トヨタは6日、インターネット上で運営する自社の広報媒体を通じ、豊田氏らグループ幹部がこうした疑問に答える番組を配信した。

豊田氏は、TOB価格について「株主は長期保有した中で一緒にオーナーシップを持って会社を発展させていくパートナー。長期保有の株主にプレミアムを出す」と説明。トヨタ不の取締役で、トヨタ自の執行役員も務める近健太氏は、4月に非公開化の報道が出る直前と報道前1カ月間の終値の単純平均と比べるとそれぞれ約23%、約30%のプレミアムがついているとした。

豊田氏はまた、豊田織機を非公開化する理由について、2009年にトヨタ自の社長に就いた際、リーマン・ショックによる赤字転落と大量リコールによる品質問題に直面した同社を「トヨタらしさ」という原点に立ち戻って復活させたなどと振り返り、「トヨタ『らしさ』を取り戻すため」と語った。

豊田織機は、自動はた織り機を発明した豊田氏の曽祖父・佐吉氏が創設した源流企業。トヨタ自は豊田氏の祖父・喜一郎氏が豊田織機に設置した自動車事業部がはじまりだった。

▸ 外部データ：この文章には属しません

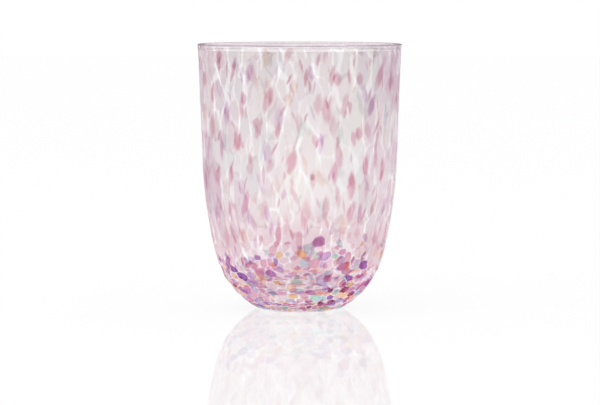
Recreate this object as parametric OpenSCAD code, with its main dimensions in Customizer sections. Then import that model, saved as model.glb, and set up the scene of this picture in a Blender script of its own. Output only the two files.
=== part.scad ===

ここ数年は複数の海外投資ファンドが経営改革を求めてきた経緯があり、今回の非公開化はトヨタグループの源流企業を創業家が守るためとの見方もあるが、豊田会長は「今さらトヨタグループが創業家のものというわけではない」と強調した。

ブルームバーグによると、物言う株主として豊田織機に資本の効率化などを求めてきた米ダルトン・インベストメンツは非公開化の報道を受けて賛意を表明した。しかし、表明はTOB価格の発表前のことで、発表後の意見は明らかになっていない。ダルトンのコメントは現時点で得られていない。

企業統治を専門とする公益社団法人・会社役員養成機構のニコラス・ベネシュ代表理事は4日に日本外国特派員協会で講演し、今回の買収案件は創業家と経営陣が妥当ではない価格で少数株主を締め出そうとする「典型的な例」と指摘。「豊田織機が保有する土地やその他の資産には莫大な価値が埋もれている。TOB価格はもっと高いはずだ」と述べている。